In went the picnic tables, among heat lamps and cords of red and white oak, and up went a shotgun-shack facade whose ramshackle rusticity disguises an urban warehouse sprawling over 7,000 square feet (to Carroll’s 1,200 in Brooklyn). The space exudes a studied unfancyness: concrete floors, light bulbs dangling in chicken-wire fixtures, walls papered with pig-and-steer-part diagrams, and a rope maze leading to the meat case.
Here’s the drill. What you see is what you get at Fette Sau. Are the brisket slices coming off the glistening fatty end? Take half a pound. Otherwise, have a quarter. Does the pork belly look plump or lean? Match your order to your druthers. It pays to ask questions here, and to listen closely to the answers. All meat comes out of the oak smoke (accented with beech and maple and a little fruitwood) looking like it’s been rolled in coal ash. That bittersweet bark, built on brown sugar and espresso, often conceals terrifically moist heritage meat that’s longer on nuance than the stuff at your typical pit operation. But there’s a lot of variation depending on how long it’s been sitting.

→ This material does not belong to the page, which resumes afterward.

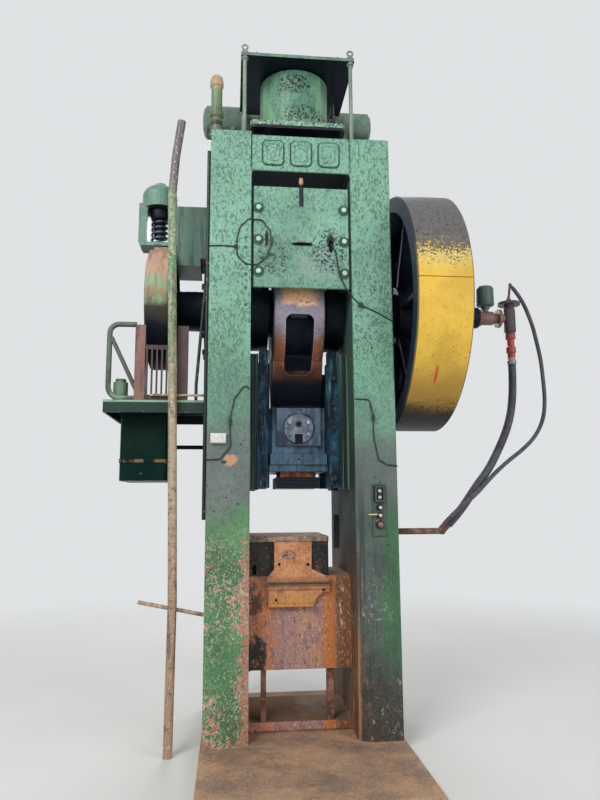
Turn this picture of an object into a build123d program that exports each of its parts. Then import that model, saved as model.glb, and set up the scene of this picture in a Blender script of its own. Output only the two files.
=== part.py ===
from build123d import *
import math
import os

# Hot forging press with an eccentric shaft across its frame. Millimetres.
# X runs to the right, Y away from the operator, Z up. The origin lies on the underside of the
# base plate, below the middle of the frame.

# Base plate and frame
base_thickness = 60.0
base_front_reach = 900.0
base_rear_reach = 110.0
base_side_margin = 15.0
frame_width = 1400.0
frame_depth = 1200.0
frame_height = 4488.0
frame_edge_round = 14.0
column_width = 314.0
crown_height = 292.0
crown_recess = 8.0
crown_groove = 10.0
bed_top_height = 1100.0
bed_underside_height = 430.0
bed_setback = 280.0
sill_height = 70.0
window_round = 30.0
lower_bevel_width = 70.0
lower_bevel_depth = 45.0
lower_bevel_height = 1900.0
pad_width = 160.0
pad_height = 200.0
pad_pitch = 218.0
pad_proud = 10.0
cap_strip = 25.0
side_window_width = 310.0
side_window_height = 285.0
side_window_setback = 770.0
side_window_sill = 1250.0
pocket_width = 760.0
pocket_depth = 60.0
pocket_round = 60.0
pocket_spans = [(240.0, 1120.0), (1720.0, 2640.0), (3780.0, 4330.0)]
anchor_radius = 18.0
anchor_lug_depth = 90.0
anchor_lug_width = 190.0
anchor_lug_height = 70.0
anchor_nut_height = 30.0

# Eccentric shaft, its bearings and the connecting rod
shaft_height = 3219.0
throw = 100.0
stroke = 2.0 * throw
journal_radius = 200.0
eccentric_radius = 330.0
bush_wall = 25.0
running_gap = 0.05
housing_spigot_radius = 340.0
housing_nose_radius = 320.0
housing_flange_radius = 415.0
housing_flange_thickness = 30.0
housing_inner_reach = 232.0
housing_bolt_circle = 378.0
housing_bolt_count = 12
housing_bolt_radius = 14.0
boss_radius = 430.0
boss_height = 15.0
rod_width = 394.0
rod_outer_radius = 465.0
rod_bush_wall = 15.0
rod_length = 969.0
rod_shank_width = 280.0
rod_neck_half = 280.0
rod_neck_drop = 367.0
rod_waist_half = 130.0
rod_waist_drop = 700.0
rod_eye_radius = 130.0
rod_edge_round = 22.0
rod_window_width = 222.0
rod_window_top = 29.0
rod_window_sill = 470.0
rod_window_round = 58.0
rod_window_depth = 150.0
pin_radius = 90.0
pin_length = 310.0

# Flywheel on the right
flywheel_gap = 90.0
flywheel_width = 420.0
flywheel_radius = 987.0
flywheel_rim = 130.0
flywheel_web = 60.0
flywheel_web_offset = 175.0
flywheel_hub_radius = 240.0
flywheel_hub_setback = 60.0
flywheel_hole_circle = 560.0
flywheel_hole_radius = 105.0
flywheel_hole_count = 6
seat_radius = 150.0
collar_radius = 185.0
clutch_radius = 480.0
clutch_thickness = 52.0
clutch_bolt_circle = 430.0
clutch_bolt_count = 18
stub_radius = 90.0
stub_end = 1600.0

# Brake on the left
drum_outer_end = 1190.0
drum_width = 205.0
drum_radius = 475.0
drum_rim = 40.0
drum_web = 40.0
drum_hub_radius = 215.0
neck_radius = 165.0
band_gap = 1.0
band_thickness = 16.0
band_inset = 6.0
band_opening = 14.0
band_lug_height = 8.0
brake_x = -1140.0
brake_rod_radius = 14.0
yoke_low_height = 3750.0
yoke_high_height = 4115.0
yoke_foot = 30.0
yoke_head = 28.0
yoke_half_depth = 95.0
yoke_reach = 162.0
yoke_gap_width = 186.0
console_low_height = 3550.0
console_high_height = 4060.0
console_half_depth = 190.0
brake_cap_radius = 147.0
washer = 12.0
spring_radius = 60.0
spring_wire = 10.0
shelf_height = 2399.0
shelf_thickness = 93.0
shelf_left = -1460.0
shelf_back = 300.0
rail_height = 2983.0
rail_radius = 20.0
strut_radius = 16.0
guard_left = -1241.0
guard_inner = -1166.0
guard_plate_left = -930.0
guard_right = -848.0
guard_top_height = 2815.0
tank_left = -1356.0
tank_right = -1000.0
tank_low_height = 1811.0
tank_ridge_height = 1945.0
tank_outlet_height = 2079.0
tank_outlet_radius = 16.0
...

The first beef short rib I had here looked like it had just finished cooking. Biting through its layers of fat and meat, seasoned (but not overshadowed) by smoke, was like sinking into a down pillow on a feather bed in a backwoods hunting shack. The texture defied speech.
The one I got a week later? It could’ve ranked as the best barbecued short rib I’d ever had, but that first one still might be the best short rib, period. Expect something similar with the pork belly and flank steak—though neither of those was quite as show-stopping for me.
No table servers means no pretense. So even when hipster Brooklyn rears its head in the form of, say, beef tongue pastrami—which was clean-tasting and mellow on a DIY potato-roll sandwich—the atmosphere is down-to-earth and family-friendly. There’s no regional BBQ fundamentalism on Carroll’s line. Squirt bottles hold a vinegar sauce that errs on the side of too bracing, a chipotle hot sauce that’s overly earthy and astringent, and a sweet sauce that’s maybe a little too mild. They take well to sequential dipping, though, and even better to some artful blending.
The sides also struck me as too one thing or another—sweet for the baked beans; austere and undertangy for the sauerkraut—though a simple broccoli salad was well balanced. But then I’d get a mouthful of juicy pulled pork, wash it down with a beguiling amber ale made by Earth Bread + Brewery with Carroll’s dry rub, wonder if it was time to hit the long whiskey list … and marvel at how good I felt just being here.
Who’d have thought that the best thing to happen to Philly’s barbecue scene would come from Brooklyn—and a guy, in Carroll, who first tasted traditional ’cue as a college kid at a long-gone joint in Manhattan? Probably only Stephen Starr. So give the former concert promoter some credit. The man knows how to sign a solid act.